The question should be able to be solved using just Lorentz transformation equations

## The Attempt at a Solution

Frame S:

Event 1: [itex](x_1, t_1)[/itex]

Event 2: [itex](x_2, t_2)[/itex]

[itex]t_2-t_1=0[/itex]

[itex]x_2-x_1=1000[/itex]

Frame S':

Event 1: [itex](x'_1, t'_1)[/itex]

Event 2: [itex](x'_2, t'_2)[/itex]

[itex]t_2-t_1=?[/itex]

[itex]x_2-x_1=2000[/itex]

Now,

[itex]x'_2 - x'_1 = γ(x_2 - vt_2) -γ(x_1 - vt_1)[/itex]
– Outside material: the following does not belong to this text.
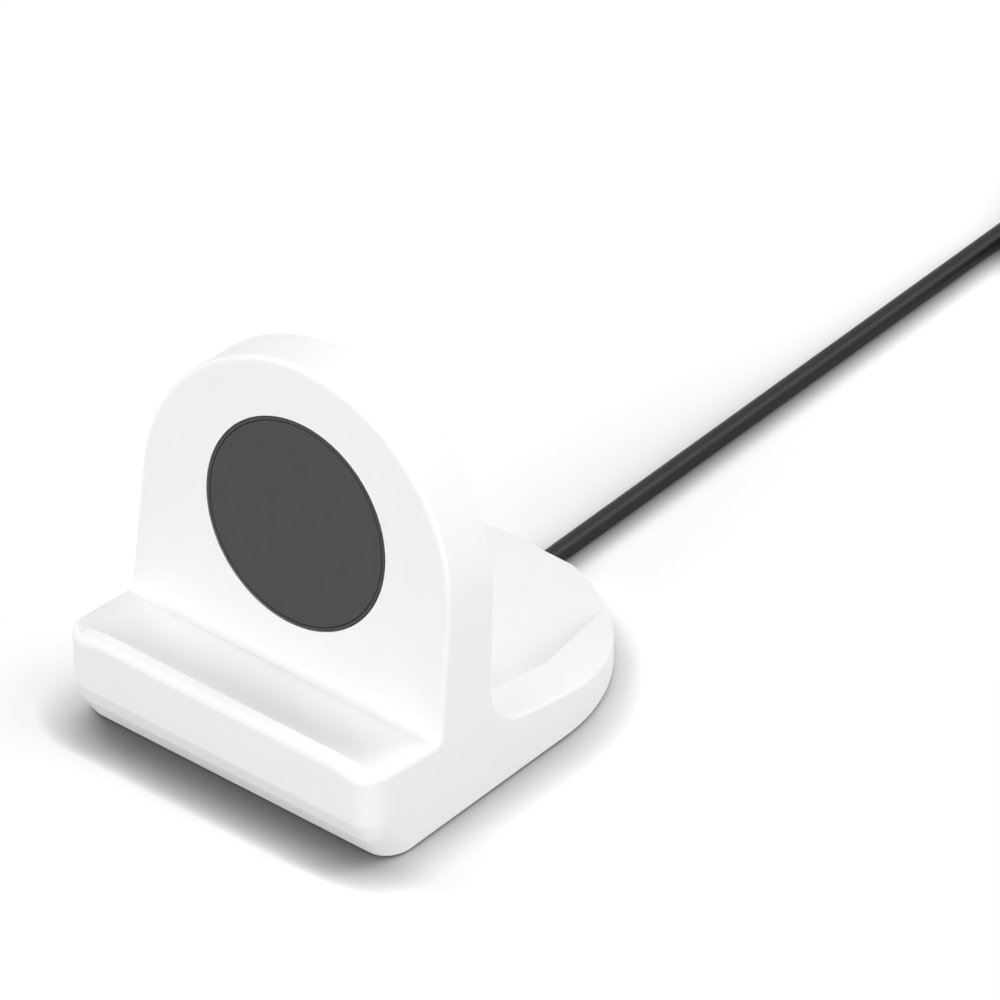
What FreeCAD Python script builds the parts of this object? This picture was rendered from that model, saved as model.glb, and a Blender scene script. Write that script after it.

[itex]2000 = γ[x_2 - x_1 -v(t_2-t_1)][/itex]

[itex]2000 = γ[1000 -0][/itex]

[itex]γ=2[/itex]

Using [itex]γ = \frac{1}{√1-\frac{v^2}{c^2}}[/itex]

I get [itex]v = \frac{√3}{2}c[/itex]

Now to find the time difference in the S' frame:

[itex]t'_2 - t'_1 = γ(t_2-\frac{vx_2}{c^2}) - γ(t_1-\frac{vx_1}{c^2}) [/itex]

[itex]t'_2 - t'_1 = γ(t_2-t_1-\frac{v}{c^2}(x_2-x_1))[/itex]

[itex]t'_2 - t'_1 = γ(-\frac{v}{c^2}(x_2-x_1))[/itex]

Putting in the values I get a time difference of -5.77x10^-6

It's negative so this can't be correct, so I like help on where I went wrong!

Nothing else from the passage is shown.